# Fuji = making money



## ahsanford (Feb 12, 2018)

Fuji had a _very _good quarter. A good deal of this appears to be due to Instax sales, but still there is a good 15% uptick in digital as well.

https://www.mirrorlessrumors.com/fuji-reports-staggering-761-operating-income-increase-imaging-market/

- A


----------



## Mt Spokane Photography (Feb 12, 2018)

Well, I purchased a Fujiifilm MX700, just for nostalgia, it was my first digital camera back in 1998. I've since purchased older models, but this one was excellent for its time and all 1.5MP still work. Its sitting next to me as I type.


----------



## neuroanatomist (Feb 12, 2018)

ahsanford said:


> Fuji had a _very _good quarter. A good deal of this appears to be due to Instax sales, but still there is a good 15% uptick in digital as well.
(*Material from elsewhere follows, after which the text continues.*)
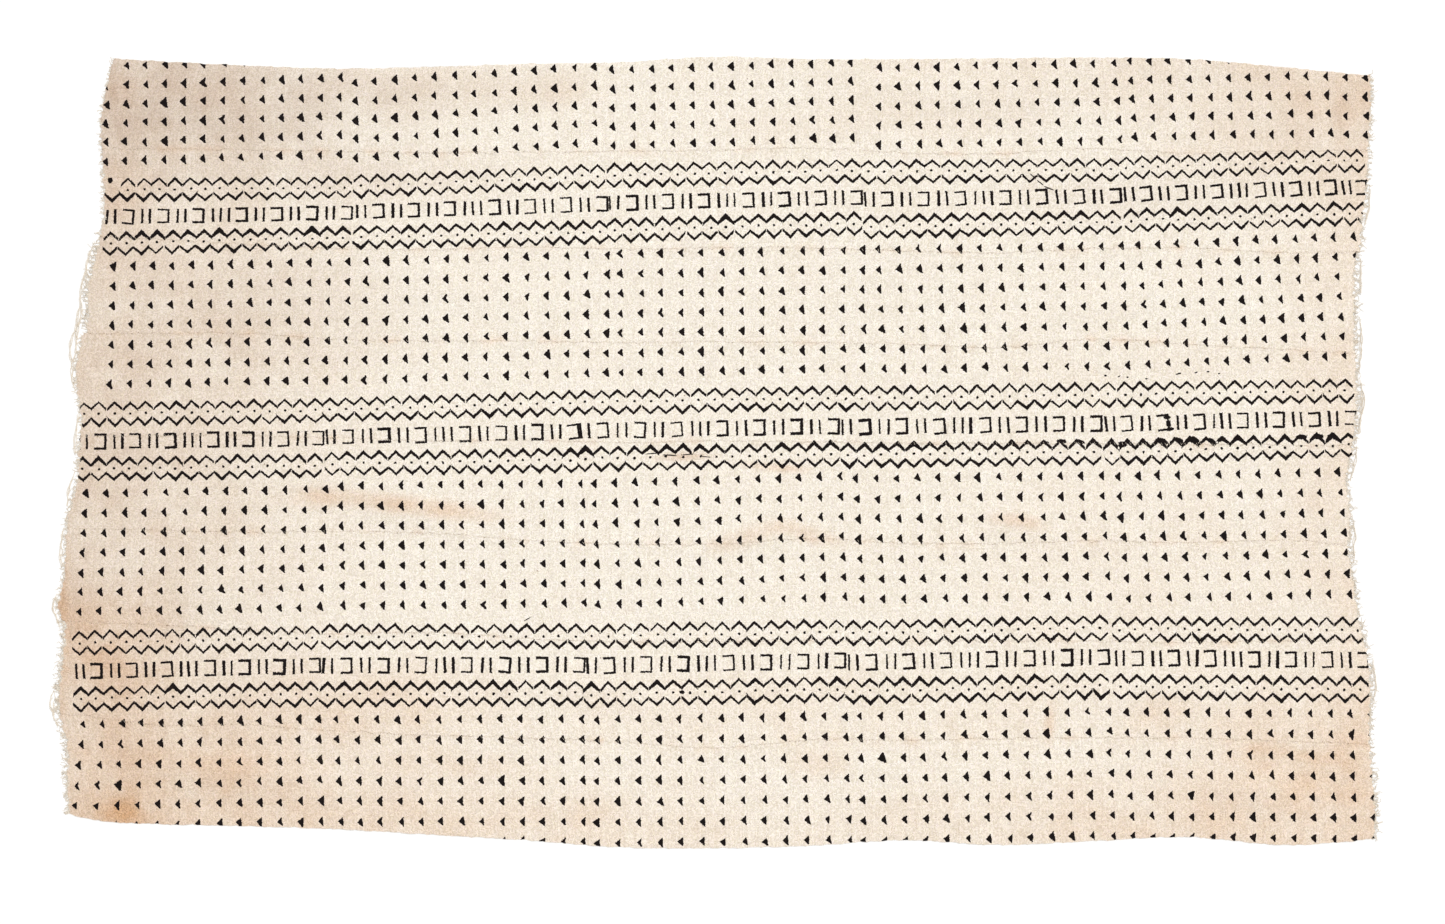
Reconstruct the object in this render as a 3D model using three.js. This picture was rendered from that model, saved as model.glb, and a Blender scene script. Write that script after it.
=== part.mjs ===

I actually mentioned this earlier today, after going directly to the Fuji IR site – I didn't notice that the earnings release was so fresh.

Electronic Imaging comprises their APS-C and medium format mirrorless, and the y/y revenue growth for that segment was close to 40%. Having said that, the y/y value of all manufacturer MILC shipments from 2016 to 2017 was actually 48%, so Fuji might actually be a bit behind the curve (but note that Fuji's fiscal year isn't the calendar year, it's Apr-Mar as is Nikon's, while for Canon CY=FY).


----------



## ahsanford (Feb 12, 2018)

Neuro — so you’re saying even these ILC numbers are almost market-_lagging?_ Wow if so. 

- A


----------



## Canon Rumors Guy (Feb 12, 2018)

ahsanford said:


> Neuro — so you’re saying even these ILC numbers are almost market-_lagging?_ Wow if so.
> 
> - A



I think mirrorless is earthquake related.

Instax numbers are crazy.... but I do use the Leica Sofort and waste A TON of film.


----------



## neuroanatomist (Feb 12, 2018)

ahsanford said:


> Neuro — so you’re saying even these ILC numbers are almost market-_lagging?_ Wow if so.



Yes, Fuji is behind the MILC market overall. But as CRguy states, 2017 growth is —in part— a correction from 2016 where sensor production fell due to the earthquake. 

Also, the ~48% total value growth with only ~25% unit increase indicates a shift to higher-priced models.


----------



## Talys (Feb 12, 2018)

That's great for Fuji! Glad for 'em.


----------